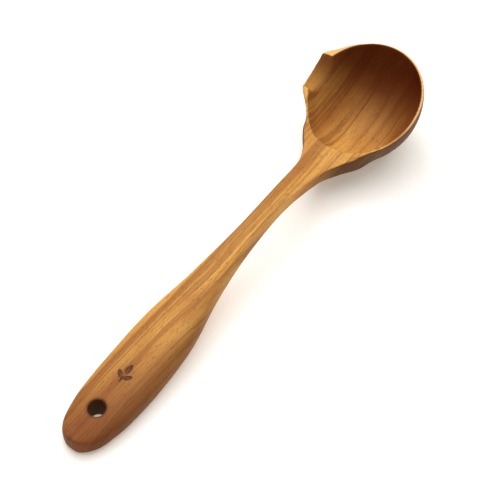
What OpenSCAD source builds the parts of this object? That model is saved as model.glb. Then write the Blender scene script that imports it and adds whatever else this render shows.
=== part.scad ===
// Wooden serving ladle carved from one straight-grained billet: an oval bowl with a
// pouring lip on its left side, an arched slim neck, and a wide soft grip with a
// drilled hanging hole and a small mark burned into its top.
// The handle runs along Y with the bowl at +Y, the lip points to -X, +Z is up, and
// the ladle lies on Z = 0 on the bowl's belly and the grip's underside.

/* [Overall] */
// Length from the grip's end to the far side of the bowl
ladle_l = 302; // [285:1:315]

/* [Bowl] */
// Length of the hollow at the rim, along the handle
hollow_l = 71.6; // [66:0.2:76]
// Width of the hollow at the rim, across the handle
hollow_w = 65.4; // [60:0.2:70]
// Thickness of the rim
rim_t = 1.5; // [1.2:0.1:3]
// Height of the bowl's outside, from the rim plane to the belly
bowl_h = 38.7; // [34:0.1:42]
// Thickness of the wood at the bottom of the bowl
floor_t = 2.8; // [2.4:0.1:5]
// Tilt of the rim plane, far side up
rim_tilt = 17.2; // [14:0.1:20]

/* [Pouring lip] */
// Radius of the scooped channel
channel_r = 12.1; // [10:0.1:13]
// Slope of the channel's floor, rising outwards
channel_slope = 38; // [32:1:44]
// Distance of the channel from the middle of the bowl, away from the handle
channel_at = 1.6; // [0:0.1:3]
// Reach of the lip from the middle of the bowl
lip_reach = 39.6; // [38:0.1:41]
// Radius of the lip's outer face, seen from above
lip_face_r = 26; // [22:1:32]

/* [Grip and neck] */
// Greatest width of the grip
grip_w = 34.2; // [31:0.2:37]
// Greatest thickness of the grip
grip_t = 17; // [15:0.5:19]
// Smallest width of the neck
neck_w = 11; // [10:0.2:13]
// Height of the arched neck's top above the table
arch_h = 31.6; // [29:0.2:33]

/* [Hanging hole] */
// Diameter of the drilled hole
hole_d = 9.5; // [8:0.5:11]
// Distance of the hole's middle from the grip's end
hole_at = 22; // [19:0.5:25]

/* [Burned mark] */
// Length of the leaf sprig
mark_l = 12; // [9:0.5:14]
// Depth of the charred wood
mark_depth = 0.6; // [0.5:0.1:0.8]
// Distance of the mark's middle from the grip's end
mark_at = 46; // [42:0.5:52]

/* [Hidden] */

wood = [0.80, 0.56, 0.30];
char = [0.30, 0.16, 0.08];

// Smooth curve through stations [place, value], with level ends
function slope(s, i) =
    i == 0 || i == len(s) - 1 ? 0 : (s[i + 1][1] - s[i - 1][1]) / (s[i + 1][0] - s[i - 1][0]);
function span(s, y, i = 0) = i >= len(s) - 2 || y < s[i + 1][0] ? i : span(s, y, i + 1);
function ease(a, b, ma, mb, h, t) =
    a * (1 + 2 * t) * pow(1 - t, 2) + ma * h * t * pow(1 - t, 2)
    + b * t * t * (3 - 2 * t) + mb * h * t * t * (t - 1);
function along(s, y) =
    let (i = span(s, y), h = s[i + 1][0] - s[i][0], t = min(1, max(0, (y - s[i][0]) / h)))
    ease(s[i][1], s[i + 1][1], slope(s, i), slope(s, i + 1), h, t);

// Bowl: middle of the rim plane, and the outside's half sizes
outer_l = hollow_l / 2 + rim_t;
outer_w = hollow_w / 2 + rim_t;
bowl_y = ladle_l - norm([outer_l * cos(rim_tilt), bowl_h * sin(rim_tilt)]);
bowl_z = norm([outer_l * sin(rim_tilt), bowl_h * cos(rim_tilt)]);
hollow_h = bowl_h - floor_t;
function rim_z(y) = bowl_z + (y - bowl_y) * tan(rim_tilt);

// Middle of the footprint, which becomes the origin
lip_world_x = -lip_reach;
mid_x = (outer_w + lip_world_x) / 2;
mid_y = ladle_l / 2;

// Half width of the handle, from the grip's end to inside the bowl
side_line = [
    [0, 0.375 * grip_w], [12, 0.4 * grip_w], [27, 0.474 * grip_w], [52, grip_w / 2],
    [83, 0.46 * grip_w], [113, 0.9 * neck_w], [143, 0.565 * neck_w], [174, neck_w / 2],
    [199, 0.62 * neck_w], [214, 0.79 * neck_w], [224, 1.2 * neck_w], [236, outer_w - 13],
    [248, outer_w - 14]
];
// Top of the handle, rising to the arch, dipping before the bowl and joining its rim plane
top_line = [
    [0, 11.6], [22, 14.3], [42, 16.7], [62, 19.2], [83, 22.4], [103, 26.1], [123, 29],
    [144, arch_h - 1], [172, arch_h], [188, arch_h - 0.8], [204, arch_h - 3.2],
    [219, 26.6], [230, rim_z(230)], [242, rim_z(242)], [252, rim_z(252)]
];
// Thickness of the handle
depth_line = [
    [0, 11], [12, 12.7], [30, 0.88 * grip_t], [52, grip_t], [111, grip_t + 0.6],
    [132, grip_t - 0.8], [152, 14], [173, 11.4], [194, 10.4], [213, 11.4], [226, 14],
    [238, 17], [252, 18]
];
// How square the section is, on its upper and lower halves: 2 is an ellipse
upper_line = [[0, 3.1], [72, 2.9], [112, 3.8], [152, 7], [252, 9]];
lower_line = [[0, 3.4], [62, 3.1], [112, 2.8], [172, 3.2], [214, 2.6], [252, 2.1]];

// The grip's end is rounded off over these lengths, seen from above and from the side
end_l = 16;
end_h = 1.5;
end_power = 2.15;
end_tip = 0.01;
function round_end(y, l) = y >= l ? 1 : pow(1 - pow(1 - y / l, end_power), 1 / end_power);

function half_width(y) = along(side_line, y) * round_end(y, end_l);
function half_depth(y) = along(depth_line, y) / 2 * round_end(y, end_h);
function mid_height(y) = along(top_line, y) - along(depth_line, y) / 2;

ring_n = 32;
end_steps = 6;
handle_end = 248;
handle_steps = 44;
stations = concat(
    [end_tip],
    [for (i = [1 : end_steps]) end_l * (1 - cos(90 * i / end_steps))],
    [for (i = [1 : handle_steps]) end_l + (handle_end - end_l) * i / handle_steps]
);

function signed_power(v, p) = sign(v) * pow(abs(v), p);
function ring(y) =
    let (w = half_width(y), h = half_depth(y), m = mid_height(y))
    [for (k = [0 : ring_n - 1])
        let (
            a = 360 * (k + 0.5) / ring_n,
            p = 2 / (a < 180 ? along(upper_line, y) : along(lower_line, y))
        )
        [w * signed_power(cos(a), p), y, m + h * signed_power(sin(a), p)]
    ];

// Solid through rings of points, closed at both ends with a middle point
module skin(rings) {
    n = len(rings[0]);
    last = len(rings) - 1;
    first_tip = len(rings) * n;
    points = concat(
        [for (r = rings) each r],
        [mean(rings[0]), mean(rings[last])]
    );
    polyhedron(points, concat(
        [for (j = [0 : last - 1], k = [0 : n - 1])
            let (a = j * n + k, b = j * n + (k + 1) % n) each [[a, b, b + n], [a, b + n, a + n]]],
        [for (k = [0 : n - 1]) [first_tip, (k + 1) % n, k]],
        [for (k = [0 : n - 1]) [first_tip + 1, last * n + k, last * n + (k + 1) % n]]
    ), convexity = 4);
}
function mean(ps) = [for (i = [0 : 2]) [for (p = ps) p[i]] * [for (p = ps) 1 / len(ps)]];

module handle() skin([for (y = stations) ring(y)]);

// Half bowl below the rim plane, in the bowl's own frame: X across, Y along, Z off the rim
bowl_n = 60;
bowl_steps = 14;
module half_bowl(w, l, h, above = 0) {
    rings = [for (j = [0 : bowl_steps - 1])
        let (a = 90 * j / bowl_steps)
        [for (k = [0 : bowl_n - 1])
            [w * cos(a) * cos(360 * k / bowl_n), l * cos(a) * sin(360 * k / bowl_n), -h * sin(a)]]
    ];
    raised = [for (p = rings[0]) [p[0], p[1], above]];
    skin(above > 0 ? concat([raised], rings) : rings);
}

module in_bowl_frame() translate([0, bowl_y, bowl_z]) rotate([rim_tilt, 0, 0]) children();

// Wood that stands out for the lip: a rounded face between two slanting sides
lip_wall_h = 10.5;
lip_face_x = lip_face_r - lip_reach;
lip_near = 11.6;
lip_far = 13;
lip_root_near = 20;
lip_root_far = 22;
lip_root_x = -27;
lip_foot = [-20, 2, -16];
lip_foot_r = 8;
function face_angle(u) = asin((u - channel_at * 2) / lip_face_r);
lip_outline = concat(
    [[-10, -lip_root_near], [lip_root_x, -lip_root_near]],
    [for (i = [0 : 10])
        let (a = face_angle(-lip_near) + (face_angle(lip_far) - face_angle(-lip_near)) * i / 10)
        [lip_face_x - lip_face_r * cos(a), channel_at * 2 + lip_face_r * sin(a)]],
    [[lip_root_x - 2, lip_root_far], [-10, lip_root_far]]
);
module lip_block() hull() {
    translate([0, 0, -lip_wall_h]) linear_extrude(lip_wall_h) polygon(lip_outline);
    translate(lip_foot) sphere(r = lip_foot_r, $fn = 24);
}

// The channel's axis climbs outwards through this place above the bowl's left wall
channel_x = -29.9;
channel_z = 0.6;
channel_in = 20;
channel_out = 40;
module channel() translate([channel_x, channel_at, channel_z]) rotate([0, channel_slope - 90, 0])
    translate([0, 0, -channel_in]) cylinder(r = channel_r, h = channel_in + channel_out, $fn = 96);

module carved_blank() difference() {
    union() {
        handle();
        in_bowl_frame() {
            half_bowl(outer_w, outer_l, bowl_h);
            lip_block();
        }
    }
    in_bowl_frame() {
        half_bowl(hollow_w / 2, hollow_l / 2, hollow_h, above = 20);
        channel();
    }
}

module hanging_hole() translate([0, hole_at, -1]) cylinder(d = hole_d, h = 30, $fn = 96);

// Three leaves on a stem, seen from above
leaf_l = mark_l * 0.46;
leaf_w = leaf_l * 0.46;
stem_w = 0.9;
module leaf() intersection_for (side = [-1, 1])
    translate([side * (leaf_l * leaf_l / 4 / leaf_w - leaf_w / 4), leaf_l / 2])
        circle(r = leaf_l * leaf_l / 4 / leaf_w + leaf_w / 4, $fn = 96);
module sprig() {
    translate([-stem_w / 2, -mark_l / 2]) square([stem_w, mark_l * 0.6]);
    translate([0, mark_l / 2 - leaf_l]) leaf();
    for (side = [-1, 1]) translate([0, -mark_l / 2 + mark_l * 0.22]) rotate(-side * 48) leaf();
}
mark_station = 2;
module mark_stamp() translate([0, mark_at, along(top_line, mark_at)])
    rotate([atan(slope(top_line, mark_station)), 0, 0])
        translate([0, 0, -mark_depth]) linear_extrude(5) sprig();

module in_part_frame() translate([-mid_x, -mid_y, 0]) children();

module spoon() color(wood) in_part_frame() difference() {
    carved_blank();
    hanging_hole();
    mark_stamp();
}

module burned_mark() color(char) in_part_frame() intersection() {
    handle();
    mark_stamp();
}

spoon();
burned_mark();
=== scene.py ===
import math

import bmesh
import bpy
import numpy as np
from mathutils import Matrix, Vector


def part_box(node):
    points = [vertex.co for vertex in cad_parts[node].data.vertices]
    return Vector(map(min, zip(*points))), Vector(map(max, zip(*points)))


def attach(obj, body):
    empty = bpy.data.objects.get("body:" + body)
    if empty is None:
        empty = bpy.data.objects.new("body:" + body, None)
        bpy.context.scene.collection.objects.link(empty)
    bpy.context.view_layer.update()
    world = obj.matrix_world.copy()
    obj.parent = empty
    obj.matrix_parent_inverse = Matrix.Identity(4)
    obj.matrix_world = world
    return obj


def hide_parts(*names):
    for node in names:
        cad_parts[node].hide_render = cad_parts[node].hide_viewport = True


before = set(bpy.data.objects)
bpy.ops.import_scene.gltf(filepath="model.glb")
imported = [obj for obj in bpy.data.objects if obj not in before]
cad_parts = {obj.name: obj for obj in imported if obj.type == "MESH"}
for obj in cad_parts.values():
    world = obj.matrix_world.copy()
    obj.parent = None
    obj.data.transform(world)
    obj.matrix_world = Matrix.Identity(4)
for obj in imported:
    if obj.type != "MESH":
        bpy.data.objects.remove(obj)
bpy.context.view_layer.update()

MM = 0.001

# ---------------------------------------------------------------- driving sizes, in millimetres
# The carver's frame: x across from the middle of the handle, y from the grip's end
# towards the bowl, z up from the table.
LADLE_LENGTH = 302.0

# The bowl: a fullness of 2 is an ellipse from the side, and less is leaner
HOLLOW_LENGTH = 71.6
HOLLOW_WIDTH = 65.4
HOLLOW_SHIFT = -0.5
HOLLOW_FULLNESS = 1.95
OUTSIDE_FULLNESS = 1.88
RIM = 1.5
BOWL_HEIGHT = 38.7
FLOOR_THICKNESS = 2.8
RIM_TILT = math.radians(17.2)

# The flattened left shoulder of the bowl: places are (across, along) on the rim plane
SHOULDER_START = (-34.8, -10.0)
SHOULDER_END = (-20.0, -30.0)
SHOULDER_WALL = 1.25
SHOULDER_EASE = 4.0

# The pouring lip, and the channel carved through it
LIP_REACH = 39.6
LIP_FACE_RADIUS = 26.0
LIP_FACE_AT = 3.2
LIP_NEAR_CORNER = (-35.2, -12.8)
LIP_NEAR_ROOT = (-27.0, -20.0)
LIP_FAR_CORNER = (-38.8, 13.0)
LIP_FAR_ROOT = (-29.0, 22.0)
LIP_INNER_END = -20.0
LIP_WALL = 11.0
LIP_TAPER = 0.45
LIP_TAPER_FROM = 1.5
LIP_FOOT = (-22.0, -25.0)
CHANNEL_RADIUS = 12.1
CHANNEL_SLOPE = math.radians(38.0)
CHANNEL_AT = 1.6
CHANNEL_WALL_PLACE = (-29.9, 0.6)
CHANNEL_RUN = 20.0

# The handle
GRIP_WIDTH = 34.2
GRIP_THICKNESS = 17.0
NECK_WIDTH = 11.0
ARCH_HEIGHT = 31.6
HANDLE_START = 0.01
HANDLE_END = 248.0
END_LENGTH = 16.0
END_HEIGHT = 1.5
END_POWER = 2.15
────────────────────
— EXERCISE GOAL —
From the line with "module spoon() color(wood)" through the line with "bpy.data.objects.remove(obj)", set down every line exactly and nothing besides.

— FINISHED EXERCISE —
module spoon() color(wood) in_part_frame() difference() {
    carved_blank();
    hanging_hole();
    mark_stamp();
}

module burned_mark() color(char) in_part_frame() intersection() {
    handle();
    mark_stamp();
}

spoon();
burned_mark();
=== scene.py ===
import math

import bmesh
import bpy
import numpy as np
from mathutils import Matrix, Vector


def part_box(node):
    points = [vertex.co for vertex in cad_parts[node].data.vertices]
    return Vector(map(min, zip(*points))), Vector(map(max, zip(*points)))


def attach(obj, body):
    empty = bpy.data.objects.get("body:" + body)
    if empty is None:
        empty = bpy.data.objects.new("body:" + body, None)
        bpy.context.scene.collection.objects.link(empty)
    bpy.context.view_layer.update()
    world = obj.matrix_world.copy()
    obj.parent = empty
    obj.matrix_parent_inverse = Matrix.Identity(4)
    obj.matrix_world = world
    return obj


def hide_parts(*names):
    for node in names:
        cad_parts[node].hide_render = cad_parts[node].hide_viewport = True


before = set(bpy.data.objects)
bpy.ops.import_scene.gltf(filepath="model.glb")
imported = [obj for obj in bpy.data.objects if obj not in before]
cad_parts = {obj.name: obj for obj in imported if obj.type == "MESH"}
for obj in cad_parts.values():
    world = obj.matrix_world.copy()
    obj.parent = None
    obj.data.transform(world)
    obj.matrix_world = Matrix.Identity(4)
for obj in imported:
    if obj.type != "MESH":
        bpy.data.objects.remove(obj)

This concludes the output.